> _EXERCISE OBJECTIVE_
Return all of the entries exactly, with nothing added or left out.

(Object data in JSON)

□ □ □ □ □ □ □

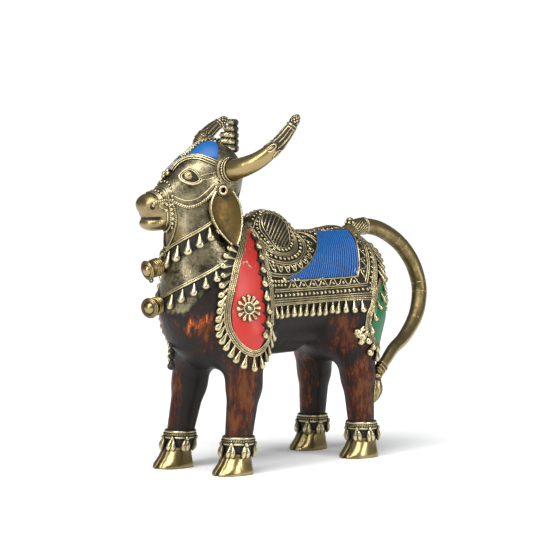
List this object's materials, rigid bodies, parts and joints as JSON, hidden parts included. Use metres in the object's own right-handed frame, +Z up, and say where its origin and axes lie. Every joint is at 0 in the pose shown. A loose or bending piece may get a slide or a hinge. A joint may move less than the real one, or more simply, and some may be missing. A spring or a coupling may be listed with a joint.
{
  "type": "nandi bull figure",
  "caption": "Standing cast brass bull with turned head, up-curved horns, hump, looped tail, bells and raised harness, saddle cloth and leaf-shaped side panels.",
  "frame": {"origin": "centre of the bounding box in plan, at the ground under the hooves", "axes": "+X to the bull's left flank, -Y the way it stands facing (its head turns 17.5 degrees toward -X), +Z up"},
  "size_m": [0.1174, 0.2838, 0.2615],
  "materials": {
    "cast_brass": "lost-wax cast brass, worn bright on high relief, dark patina in the hollows",
    "aged_silver_brass": "silvered antique patina on head and neck, burnished on the high places",
    "brown_patina": "brown-black patina on body and legs, with coppery rubbed streaks",
    "red_enamel": "opaque red paint in a shallow field, slightly worn",
    "blue_enamel": "opaque blue paint over combed lines, slightly worn",
    "green_enamel": "opaque green paint in a shallow field, slightly worn"
  },
  "bodies": {
    "root": {"nandi_bull": "cast_brass"}
  },
  "joints": []
}
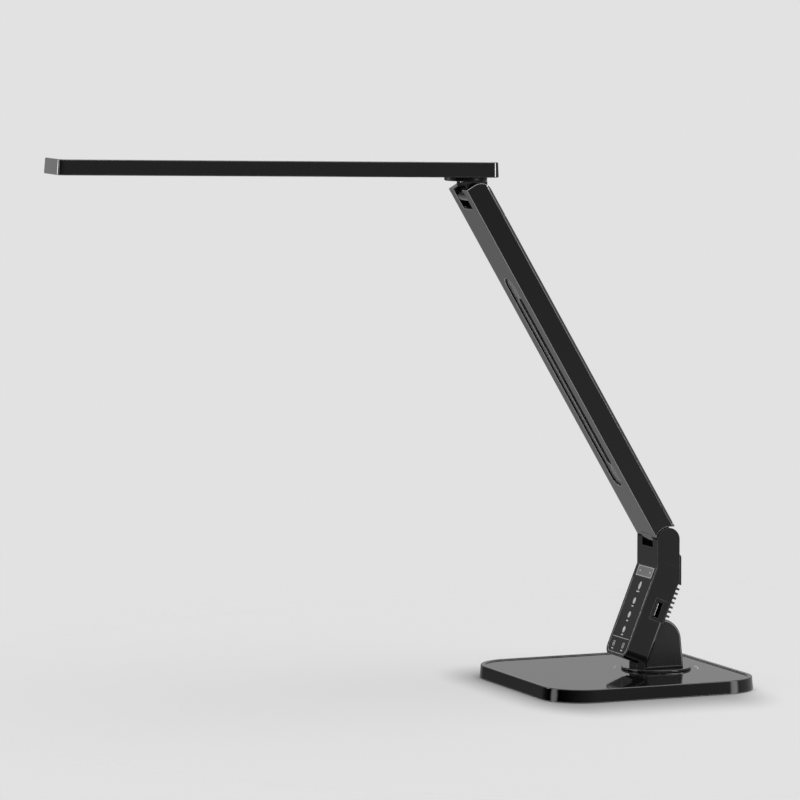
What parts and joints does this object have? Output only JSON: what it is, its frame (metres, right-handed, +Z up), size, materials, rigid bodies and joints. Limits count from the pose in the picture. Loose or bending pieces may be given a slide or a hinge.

□ □ □ □ □ □ □

> _FINAL ANSWER_
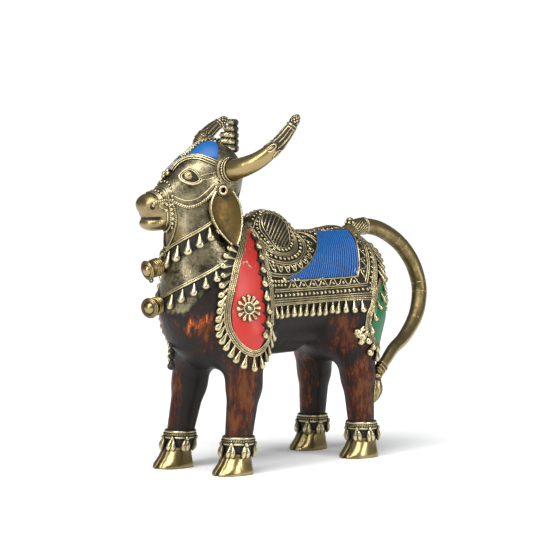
List this object's materials, rigid bodies, parts and joints as JSON, hidden parts included. Use metres in the object's own right-handed frame, +Z up, and say where its origin and axes lie. Every joint is at 0 in the pose shown. A loose or bending piece may get a slide or a hinge. A joint may move less than the real one, or more simply, and some may be missing. A spring or a coupling may be listed with a joint.
{
  "type": "nandi bull figure",
  "caption": "Standing cast brass bull with turned head, up-curved horns, hump, looped tail, bells and raised harness, saddle cloth and leaf-shaped side panels.",
  "frame": {"origin": "centre of the bounding box in plan, at the ground under the hooves", "axes": "+X to the bull's left flank, -Y the way it stands facing (its head turns 17.5 degrees toward -X), +Z up"},
  "size_m": [0.1174, 0.2838, 0.2615],
  "materials": {
    "cast_brass": "lost-wax cast brass, worn bright on high relief, dark patina in the hollows",
    "aged_silver_brass": "silvered antique patina on head and neck, burnished on the high places",
    "brown_patina": "brown-black patina on body and legs, with coppery rubbed streaks",
    "red_enamel": "opaque red paint in a shallow field, slightly worn",
    "blue_enamel": "opaque blue paint over combed lines, slightly worn",
    "green_enamel": "opaque green paint in a shallow field, slightly worn"
  },
  "bodies": {
    "root": {"nandi_bull": "cast_brass"}
  },
  "joints": []
}
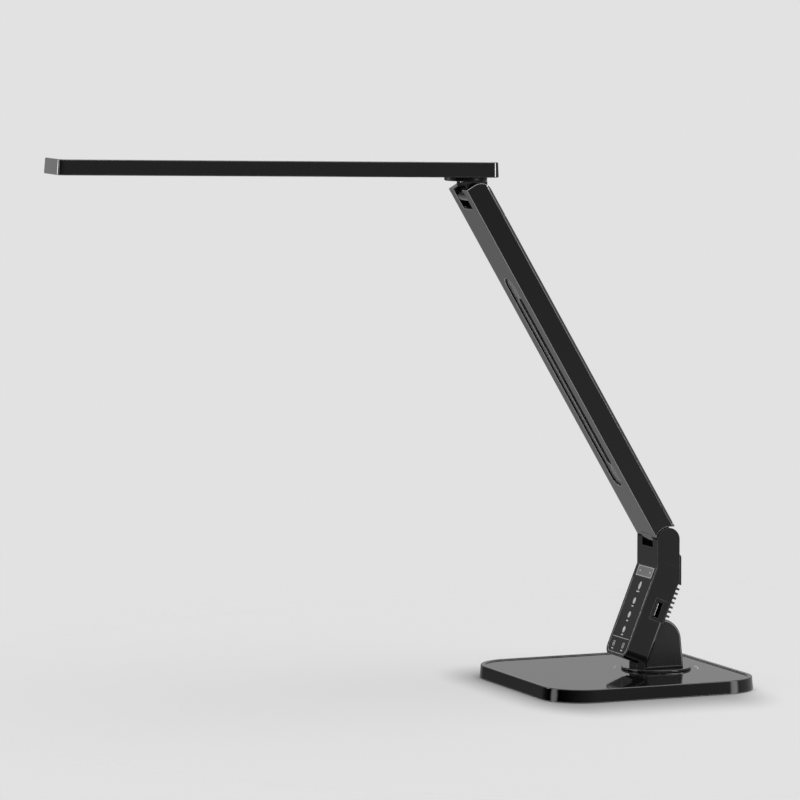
What parts and joints does this object have? Output only JSON: what it is, its frame (metres, right-handed, +Z up), size, materials, rigid bodies and joints. Limits count from the pose in the picture. Loose or bending pieces may be given a slide or a hinge.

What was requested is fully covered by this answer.